# OBJECTIVE
Sort through the data and copy the lines holding the word "materials".

START

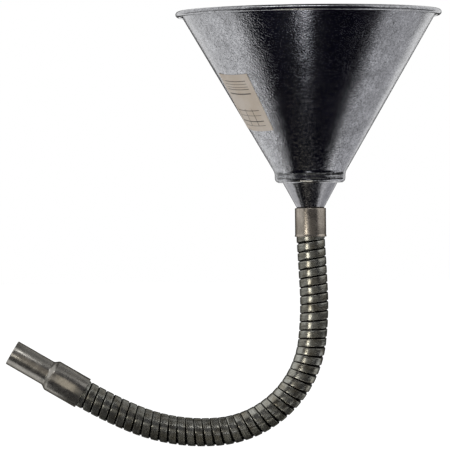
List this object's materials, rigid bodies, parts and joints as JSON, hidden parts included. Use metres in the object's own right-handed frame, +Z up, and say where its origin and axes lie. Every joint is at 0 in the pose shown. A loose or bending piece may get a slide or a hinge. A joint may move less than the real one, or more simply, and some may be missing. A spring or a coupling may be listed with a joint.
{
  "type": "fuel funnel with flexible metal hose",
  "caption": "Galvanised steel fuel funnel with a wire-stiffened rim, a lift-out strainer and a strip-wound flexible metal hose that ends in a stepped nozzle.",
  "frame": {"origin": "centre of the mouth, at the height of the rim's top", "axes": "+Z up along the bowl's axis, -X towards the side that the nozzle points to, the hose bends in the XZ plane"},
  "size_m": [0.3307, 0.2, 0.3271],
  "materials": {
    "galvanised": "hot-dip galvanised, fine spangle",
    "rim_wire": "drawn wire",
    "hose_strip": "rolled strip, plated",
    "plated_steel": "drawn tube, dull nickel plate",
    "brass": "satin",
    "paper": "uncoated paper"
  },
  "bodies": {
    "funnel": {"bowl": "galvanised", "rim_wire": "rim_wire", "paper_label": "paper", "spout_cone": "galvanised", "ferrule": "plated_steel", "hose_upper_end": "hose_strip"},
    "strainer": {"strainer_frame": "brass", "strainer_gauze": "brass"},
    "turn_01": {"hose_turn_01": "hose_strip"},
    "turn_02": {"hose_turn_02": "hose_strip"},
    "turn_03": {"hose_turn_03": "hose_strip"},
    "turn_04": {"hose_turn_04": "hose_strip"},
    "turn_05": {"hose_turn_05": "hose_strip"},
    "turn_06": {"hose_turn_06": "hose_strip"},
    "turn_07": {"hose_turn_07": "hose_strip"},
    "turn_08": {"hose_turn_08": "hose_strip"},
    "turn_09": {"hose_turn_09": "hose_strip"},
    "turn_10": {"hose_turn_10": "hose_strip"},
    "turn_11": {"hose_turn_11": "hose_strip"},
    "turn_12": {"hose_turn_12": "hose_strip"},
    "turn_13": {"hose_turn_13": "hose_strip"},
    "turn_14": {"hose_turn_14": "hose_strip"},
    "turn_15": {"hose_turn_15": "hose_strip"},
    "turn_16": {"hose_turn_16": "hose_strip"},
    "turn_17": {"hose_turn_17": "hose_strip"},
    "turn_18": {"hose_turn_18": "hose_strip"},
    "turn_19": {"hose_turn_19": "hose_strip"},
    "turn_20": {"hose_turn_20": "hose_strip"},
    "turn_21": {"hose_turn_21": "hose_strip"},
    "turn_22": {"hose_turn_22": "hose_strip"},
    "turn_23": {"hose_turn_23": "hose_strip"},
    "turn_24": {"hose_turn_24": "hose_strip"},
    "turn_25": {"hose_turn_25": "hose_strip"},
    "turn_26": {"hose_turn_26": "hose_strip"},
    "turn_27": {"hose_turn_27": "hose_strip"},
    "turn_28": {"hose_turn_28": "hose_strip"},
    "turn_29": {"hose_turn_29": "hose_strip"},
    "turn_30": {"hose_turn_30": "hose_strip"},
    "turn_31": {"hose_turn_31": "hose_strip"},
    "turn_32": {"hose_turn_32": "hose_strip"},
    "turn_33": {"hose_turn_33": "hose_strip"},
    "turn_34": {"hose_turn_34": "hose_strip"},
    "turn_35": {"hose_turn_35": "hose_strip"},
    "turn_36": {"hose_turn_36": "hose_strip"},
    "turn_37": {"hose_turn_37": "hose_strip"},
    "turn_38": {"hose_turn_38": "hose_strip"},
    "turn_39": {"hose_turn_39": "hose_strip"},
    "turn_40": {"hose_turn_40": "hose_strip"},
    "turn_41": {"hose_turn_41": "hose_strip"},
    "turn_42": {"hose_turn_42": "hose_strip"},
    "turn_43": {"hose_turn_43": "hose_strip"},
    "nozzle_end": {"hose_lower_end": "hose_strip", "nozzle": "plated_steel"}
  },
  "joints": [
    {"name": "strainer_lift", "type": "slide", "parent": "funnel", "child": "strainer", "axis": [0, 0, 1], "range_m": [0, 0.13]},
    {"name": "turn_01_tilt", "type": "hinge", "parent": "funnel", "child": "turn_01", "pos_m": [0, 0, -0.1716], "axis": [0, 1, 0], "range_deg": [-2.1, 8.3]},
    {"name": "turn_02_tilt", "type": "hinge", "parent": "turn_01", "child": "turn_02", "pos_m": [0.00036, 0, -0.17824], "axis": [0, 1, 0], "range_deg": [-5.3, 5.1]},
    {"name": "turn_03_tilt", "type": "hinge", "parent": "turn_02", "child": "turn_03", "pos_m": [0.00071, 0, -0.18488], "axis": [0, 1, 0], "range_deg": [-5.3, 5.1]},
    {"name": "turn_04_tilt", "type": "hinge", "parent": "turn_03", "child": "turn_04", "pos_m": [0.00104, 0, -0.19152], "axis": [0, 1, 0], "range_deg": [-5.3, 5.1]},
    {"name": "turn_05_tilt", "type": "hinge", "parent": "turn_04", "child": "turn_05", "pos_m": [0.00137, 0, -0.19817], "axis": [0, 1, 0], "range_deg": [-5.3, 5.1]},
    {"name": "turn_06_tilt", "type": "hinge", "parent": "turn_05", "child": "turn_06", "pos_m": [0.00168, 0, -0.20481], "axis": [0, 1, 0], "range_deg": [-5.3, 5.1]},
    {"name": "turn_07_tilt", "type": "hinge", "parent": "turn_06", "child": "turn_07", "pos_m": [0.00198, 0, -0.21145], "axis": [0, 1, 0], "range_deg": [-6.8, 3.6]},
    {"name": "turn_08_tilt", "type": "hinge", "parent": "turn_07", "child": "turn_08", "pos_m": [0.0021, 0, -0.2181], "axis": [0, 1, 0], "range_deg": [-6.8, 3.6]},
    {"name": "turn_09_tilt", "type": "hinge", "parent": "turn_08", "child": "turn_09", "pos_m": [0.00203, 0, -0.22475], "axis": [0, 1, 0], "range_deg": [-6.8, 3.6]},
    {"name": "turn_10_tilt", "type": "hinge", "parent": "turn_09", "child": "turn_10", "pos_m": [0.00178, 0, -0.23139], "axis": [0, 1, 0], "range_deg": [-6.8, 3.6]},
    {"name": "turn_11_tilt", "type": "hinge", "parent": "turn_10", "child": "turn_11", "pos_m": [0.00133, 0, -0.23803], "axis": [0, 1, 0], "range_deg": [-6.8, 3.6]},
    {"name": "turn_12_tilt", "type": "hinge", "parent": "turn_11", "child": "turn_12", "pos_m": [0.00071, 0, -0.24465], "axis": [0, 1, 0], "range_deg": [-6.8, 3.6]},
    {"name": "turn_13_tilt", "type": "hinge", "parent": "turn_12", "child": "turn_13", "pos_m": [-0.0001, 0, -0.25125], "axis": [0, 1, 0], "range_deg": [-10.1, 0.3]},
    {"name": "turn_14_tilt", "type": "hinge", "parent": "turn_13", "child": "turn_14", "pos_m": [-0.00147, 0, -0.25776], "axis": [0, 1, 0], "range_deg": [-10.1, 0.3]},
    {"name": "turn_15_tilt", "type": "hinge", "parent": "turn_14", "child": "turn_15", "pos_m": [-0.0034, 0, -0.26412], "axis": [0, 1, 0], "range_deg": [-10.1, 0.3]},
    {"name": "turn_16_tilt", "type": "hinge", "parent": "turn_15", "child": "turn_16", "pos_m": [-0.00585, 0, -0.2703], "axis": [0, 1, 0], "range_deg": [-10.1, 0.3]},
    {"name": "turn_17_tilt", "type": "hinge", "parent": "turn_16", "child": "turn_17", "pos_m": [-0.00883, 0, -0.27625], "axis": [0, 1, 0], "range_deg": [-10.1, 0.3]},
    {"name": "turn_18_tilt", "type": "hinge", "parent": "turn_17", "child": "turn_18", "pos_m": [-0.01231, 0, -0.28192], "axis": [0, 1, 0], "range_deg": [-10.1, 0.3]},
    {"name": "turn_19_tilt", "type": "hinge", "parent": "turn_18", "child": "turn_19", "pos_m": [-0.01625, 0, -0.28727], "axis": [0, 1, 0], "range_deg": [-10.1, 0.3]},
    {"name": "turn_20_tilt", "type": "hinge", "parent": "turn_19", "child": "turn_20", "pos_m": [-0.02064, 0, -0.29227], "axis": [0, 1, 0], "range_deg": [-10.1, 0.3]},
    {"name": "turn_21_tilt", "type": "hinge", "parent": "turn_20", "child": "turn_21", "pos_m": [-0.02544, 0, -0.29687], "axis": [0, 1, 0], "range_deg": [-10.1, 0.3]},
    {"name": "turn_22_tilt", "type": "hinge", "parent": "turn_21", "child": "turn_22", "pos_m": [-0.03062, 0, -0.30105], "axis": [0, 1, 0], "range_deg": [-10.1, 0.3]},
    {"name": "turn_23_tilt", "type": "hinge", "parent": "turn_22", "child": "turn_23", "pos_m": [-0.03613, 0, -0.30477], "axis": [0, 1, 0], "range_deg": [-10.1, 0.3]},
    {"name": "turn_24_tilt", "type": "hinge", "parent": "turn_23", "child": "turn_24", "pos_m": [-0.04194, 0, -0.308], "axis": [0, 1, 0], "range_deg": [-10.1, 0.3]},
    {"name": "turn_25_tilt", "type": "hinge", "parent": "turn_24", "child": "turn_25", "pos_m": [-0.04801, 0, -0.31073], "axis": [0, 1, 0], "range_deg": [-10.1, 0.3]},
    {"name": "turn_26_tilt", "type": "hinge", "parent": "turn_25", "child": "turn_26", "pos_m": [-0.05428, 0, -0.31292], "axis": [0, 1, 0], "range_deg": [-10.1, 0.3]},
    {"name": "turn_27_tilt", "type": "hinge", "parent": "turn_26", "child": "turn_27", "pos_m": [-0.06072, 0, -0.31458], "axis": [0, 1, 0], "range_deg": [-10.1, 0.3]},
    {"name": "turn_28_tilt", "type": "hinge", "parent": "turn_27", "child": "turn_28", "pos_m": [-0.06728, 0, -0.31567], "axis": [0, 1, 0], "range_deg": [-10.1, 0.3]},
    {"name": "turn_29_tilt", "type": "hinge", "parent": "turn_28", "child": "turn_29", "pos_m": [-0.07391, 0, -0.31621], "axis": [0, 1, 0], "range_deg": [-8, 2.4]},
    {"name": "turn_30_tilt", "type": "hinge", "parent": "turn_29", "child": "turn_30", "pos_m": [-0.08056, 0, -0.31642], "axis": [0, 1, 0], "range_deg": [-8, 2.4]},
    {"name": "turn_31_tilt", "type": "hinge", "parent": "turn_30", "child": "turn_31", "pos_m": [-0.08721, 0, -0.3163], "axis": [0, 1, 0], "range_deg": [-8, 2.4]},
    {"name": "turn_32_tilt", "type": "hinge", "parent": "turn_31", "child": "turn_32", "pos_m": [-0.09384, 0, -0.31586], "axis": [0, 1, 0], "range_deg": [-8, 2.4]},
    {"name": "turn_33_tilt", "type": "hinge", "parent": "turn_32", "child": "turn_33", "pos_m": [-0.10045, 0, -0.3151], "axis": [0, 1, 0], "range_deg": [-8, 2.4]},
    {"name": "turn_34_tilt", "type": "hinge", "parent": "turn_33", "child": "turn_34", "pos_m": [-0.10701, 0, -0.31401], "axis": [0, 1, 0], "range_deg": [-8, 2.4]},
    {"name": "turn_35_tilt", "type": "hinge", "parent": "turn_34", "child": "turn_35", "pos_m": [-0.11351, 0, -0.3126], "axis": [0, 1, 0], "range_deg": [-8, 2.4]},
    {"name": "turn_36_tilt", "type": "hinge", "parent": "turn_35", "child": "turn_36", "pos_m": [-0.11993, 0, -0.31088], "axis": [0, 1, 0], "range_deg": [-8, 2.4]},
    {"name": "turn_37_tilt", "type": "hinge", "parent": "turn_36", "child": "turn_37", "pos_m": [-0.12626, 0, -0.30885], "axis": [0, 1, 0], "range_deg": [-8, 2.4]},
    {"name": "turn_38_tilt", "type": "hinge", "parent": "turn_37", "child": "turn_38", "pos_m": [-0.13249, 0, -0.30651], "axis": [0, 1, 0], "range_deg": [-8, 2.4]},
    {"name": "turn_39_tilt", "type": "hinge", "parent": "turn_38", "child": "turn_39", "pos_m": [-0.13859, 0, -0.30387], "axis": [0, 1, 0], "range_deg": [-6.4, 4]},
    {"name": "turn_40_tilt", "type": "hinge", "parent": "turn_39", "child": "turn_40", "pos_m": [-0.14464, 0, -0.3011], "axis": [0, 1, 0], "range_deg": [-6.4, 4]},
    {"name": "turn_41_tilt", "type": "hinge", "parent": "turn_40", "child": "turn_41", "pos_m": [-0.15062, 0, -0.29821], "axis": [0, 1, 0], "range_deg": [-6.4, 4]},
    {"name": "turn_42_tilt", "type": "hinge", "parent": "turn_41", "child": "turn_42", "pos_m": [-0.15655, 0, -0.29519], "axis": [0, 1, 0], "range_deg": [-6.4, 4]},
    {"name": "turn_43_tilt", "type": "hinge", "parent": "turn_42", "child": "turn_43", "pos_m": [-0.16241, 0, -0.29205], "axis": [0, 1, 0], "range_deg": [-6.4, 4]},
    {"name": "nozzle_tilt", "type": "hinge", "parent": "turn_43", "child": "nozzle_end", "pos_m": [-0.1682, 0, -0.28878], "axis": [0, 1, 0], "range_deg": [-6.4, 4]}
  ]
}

END

# WRITTEN ANSWER
List this object's materials, rigid bodies, parts and joints as JSON, hidden parts included. Use metres in the object's own right-handed frame, +Z up, and say where its origin and axes lie. Every joint is at 0 in the pose shown. A loose or bending piece may get a slide or a hinge. A joint may move less than the real one, or more simply, and some may be missing. A spring or a coupling may be listed with a joint.
  "materials": {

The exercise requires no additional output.